# Refrigerate My Truffle Oil?



## luvs

i just bought a bottle and i'm not sure if i should refrige it or not. anyone know? i opened it already and as of now, it's hanging out in the cupboard.


----------



## daisy

And while we're on the subject of truffle oil, I'd love some ideas on how to use it, please! I received some as a gift recently, and it's utterly a new experience for me.


----------



## Cherry2000

Haven't tried it myself yet, but my Dad says that fresh spinach sauteed in truffle oil is absolutely divine.


----------



## luvs

i'm bumping this post up.
daisy, this is my first bottle of truffle oil, but i am going to try it out on baby red potatoes w/ kosher salt and possibly black pepper, and then on some angelhair. i'll post to let you know if it was a keeper or not.


----------



## ironchef

No refrigeration is needed. However, it does need to be stored in a cool, dark area as the exposure to light can cause reactions that will destroy the flavor and viscocity of the oil. Most truffle oils have an expiration date on it as well.

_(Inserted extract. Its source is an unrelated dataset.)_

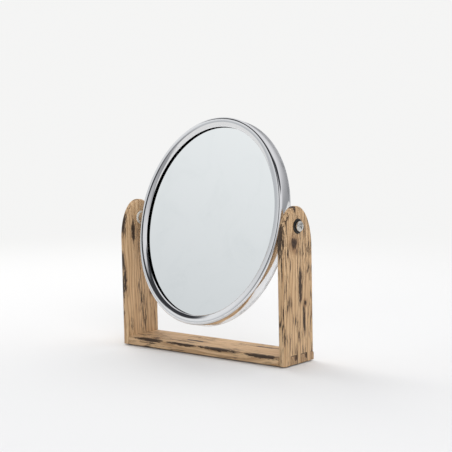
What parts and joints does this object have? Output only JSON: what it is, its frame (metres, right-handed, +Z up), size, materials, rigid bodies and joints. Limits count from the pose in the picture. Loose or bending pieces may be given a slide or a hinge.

Never cook with Truffle Oil as prolonged exposure to high heat will destroy the complexity of the oil. Drizzle it over hot foods when you're finished cooking. I guarantee that if you were saute the spinach in olive oil and then drizzle it with the truffle oil off  of the heat you'll get more flavor and depth.

Some ideas:

Truffle Beurre Blanc
Truffle Vinaigrette
Truffle Aioli
Truffle Demi Glace
Truffle Mashed Potatoes
Truffle Polenta
Truffle Foam
Truffle Creme Fraiche
Truffle Sabayon
Use as a finisher and drizzle over:

Grilled Meats (Steak, Pork, Veal, Chicken)
Risottos
Soups
Pastas (not with Tomato sauces as they have a tendency to overpower the oil)
Carpaccio
Tartare
Some Grilled Vegetables (very good with Asparagus)
Tarte Tatin or Gratin style dishes 
Pan Seared/Grilled Scallops
Pan Seared/Grilled Tuna


----------



## Michael in FtW

Any oil will, over time, go rancid. Truffle oil is an infusion, not an extraction, so the life of the type of oil used will determine it's shelf life. Keeping it in a cool dark place will slow down how quickly it will go rancid.


----------



## Piccolina

Italian DH says it's very good on eggs, asparagus and even lightly drizzled over a bed of rocket and cold cuts. Personally I think it's divine simply tossed with warm pasta and a good, hard grating cheese like Parmesan, Romano or Asiago (I'd be willing to guess that a good aged Manchego would be nice too!)


----------



## jennyema

Michael in FtW said:
			
		

> Any oil will, over time, go rancid. Truffle oil is an infusion, not an extraction, so the life of the type of oil used will determine it's shelf life. Keeping it in a cool dark place will slow down how quickly it will go rancid.


 
But won't keeping it in the fridge, rather than a "cool" pantry shelf be better?


----------



## luvs

thanks, guys. i think going by my own instinct and what you guys have pointed out, it would be best to just keep it in the fridge. we'll see.
thanks again!


----------



## GB

I would not think that the fridge would hurt it any. I could be wrong, but That would be my instinct.


----------



## foodaholic

It will keep fine in the fridge.If the oil is olive then it will go cloudy when refridgerated,just bring to room temp before using.


----------



## Arlene B. Heed

daisy said:


> And while we're on the subject of truffle oil, I'd love some ideas on how to use it, please! I received some as a gift recently, and it's utterly a new experience for me.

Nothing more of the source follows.